THE PROBLEM: Copy every line that contains the string "lifts" from the entries below.

GIVEN RECORDS:
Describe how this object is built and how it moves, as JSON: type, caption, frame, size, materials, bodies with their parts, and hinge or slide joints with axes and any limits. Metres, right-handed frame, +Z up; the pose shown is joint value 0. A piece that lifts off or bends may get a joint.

---

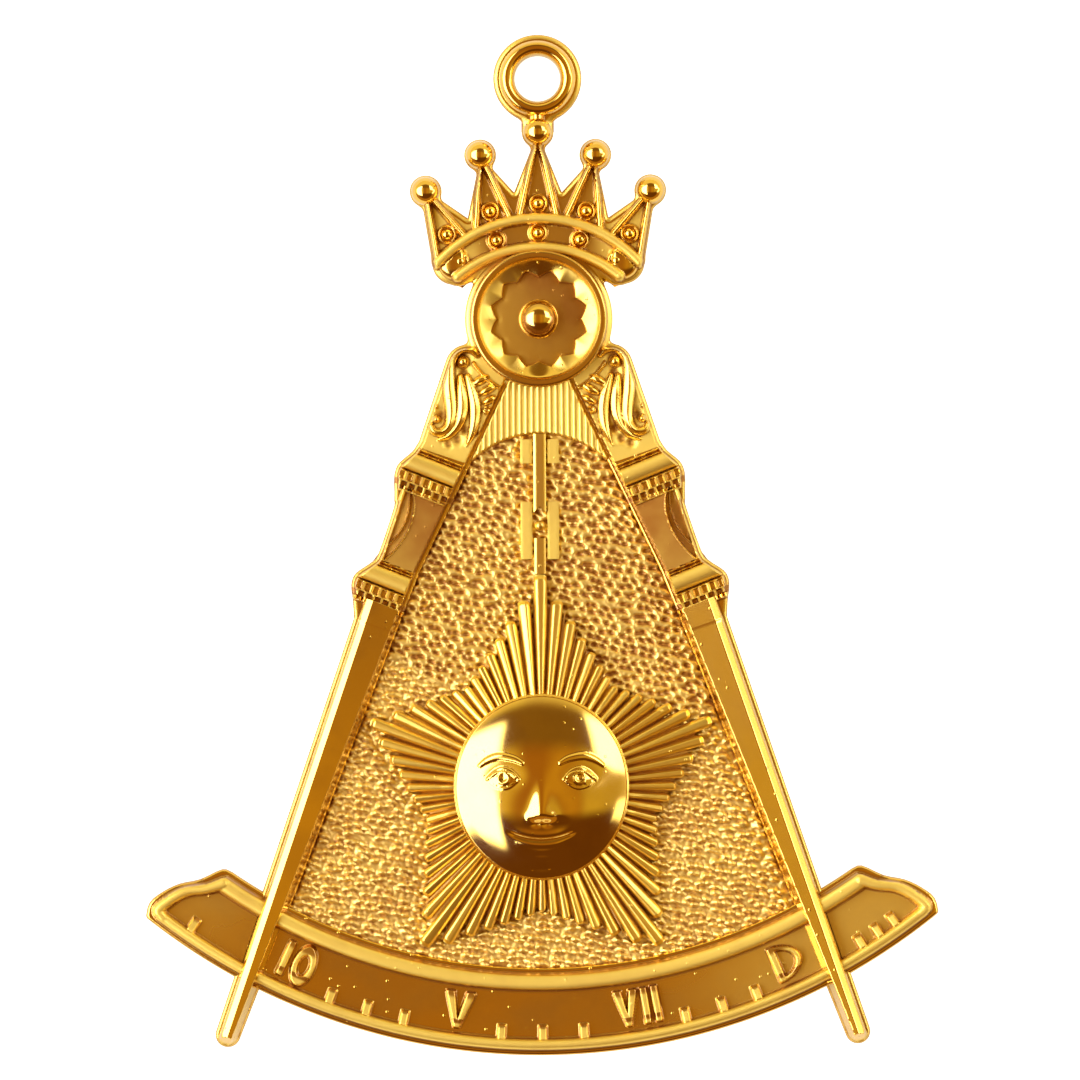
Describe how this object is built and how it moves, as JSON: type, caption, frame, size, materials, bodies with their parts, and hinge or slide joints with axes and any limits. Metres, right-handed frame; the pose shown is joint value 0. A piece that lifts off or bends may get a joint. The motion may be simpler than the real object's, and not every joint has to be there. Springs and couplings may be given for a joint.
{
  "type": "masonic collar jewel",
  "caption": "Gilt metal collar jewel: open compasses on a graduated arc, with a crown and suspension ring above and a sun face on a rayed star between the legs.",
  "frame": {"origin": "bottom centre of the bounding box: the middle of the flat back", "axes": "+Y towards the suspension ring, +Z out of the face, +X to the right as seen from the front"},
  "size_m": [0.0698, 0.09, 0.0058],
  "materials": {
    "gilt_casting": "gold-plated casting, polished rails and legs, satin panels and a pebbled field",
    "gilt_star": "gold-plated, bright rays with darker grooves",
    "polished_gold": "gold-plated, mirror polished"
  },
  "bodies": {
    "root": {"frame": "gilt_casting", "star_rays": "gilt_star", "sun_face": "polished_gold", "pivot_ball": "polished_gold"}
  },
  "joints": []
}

* * *

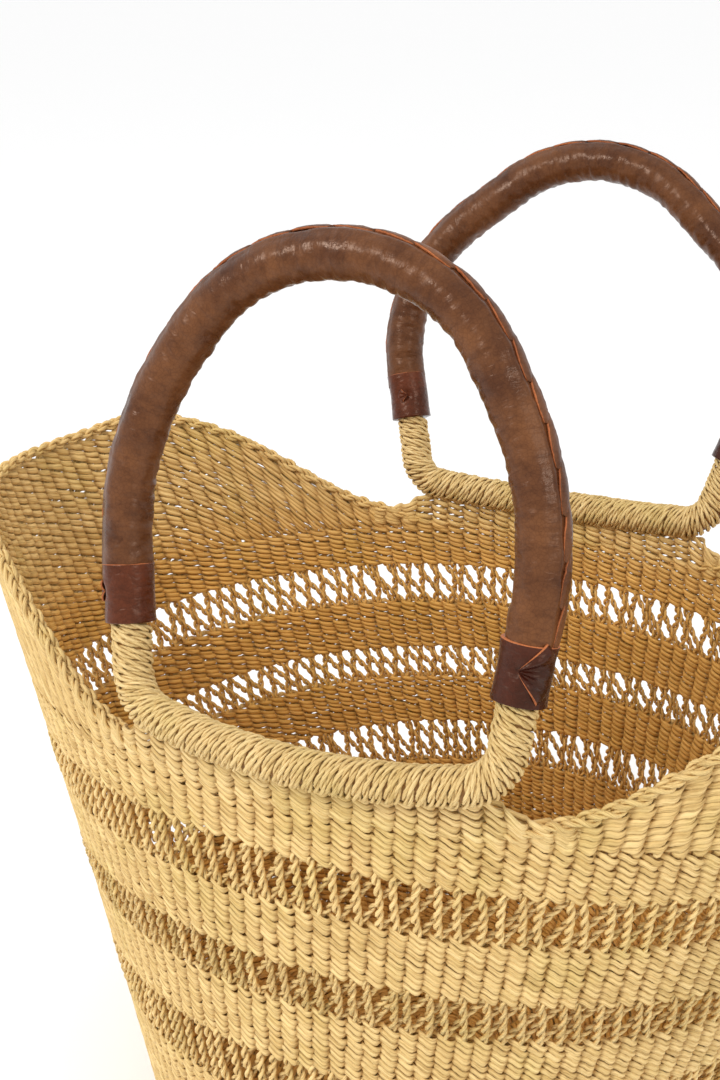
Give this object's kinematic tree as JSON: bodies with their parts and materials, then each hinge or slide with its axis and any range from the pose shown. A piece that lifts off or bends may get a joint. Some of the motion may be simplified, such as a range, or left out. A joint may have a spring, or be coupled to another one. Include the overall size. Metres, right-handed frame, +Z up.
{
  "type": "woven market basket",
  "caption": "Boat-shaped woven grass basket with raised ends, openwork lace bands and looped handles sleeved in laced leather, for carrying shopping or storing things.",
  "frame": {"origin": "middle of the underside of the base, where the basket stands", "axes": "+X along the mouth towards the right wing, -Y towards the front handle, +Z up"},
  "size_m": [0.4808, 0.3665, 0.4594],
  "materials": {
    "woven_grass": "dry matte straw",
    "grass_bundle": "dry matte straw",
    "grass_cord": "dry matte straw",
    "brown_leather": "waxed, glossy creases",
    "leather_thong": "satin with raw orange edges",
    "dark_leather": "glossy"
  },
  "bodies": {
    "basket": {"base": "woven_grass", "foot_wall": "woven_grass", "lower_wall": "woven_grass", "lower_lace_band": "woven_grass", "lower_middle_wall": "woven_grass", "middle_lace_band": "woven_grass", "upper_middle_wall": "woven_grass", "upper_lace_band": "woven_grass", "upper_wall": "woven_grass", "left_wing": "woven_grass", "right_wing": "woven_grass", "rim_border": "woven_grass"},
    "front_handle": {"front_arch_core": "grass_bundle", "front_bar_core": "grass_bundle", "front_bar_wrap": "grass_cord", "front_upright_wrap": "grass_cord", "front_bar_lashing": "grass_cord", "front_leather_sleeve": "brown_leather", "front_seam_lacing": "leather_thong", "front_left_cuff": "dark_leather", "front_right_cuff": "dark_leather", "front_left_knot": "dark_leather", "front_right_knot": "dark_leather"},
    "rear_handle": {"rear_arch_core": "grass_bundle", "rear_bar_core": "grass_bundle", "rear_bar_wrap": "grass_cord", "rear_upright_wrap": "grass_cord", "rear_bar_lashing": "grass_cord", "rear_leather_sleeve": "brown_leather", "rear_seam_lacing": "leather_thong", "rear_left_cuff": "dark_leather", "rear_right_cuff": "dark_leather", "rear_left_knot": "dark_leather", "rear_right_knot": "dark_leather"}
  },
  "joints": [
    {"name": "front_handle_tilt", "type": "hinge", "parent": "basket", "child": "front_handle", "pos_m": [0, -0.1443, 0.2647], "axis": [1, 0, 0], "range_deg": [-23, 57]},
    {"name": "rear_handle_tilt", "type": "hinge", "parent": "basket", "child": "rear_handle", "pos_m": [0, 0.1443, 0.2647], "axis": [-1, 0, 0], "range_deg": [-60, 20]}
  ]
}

OUTPUT OF THE EXERCISE:
Describe how this object is built and how it moves, as JSON: type, caption, frame, size, materials, bodies with their parts, and hinge or slide joints with axes and any limits. Metres, right-handed frame, +Z up; the pose shown is joint value 0. A piece that lifts off or bends may get a joint.
Describe how this object is built and how it moves, as JSON: type, caption, frame, size, materials, bodies with their parts, and hinge or slide joints with axes and any limits. Metres, right-handed frame; the pose shown is joint value 0. A piece that lifts off or bends may get a joint. The motion may be simpler than the real object's, and not every joint has to be there. Springs and couplings may be given for a joint.
Give this object's kinematic tree as JSON: bodies with their parts and materials, then each hinge or slide with its axis and any range from the pose shown. A piece that lifts off or bends may get a joint. Some of the motion may be simplified, such as a range, or left out. A joint may have a spring, or be coupled to another one. Include the overall size. Metres, right-handed frame, +Z up.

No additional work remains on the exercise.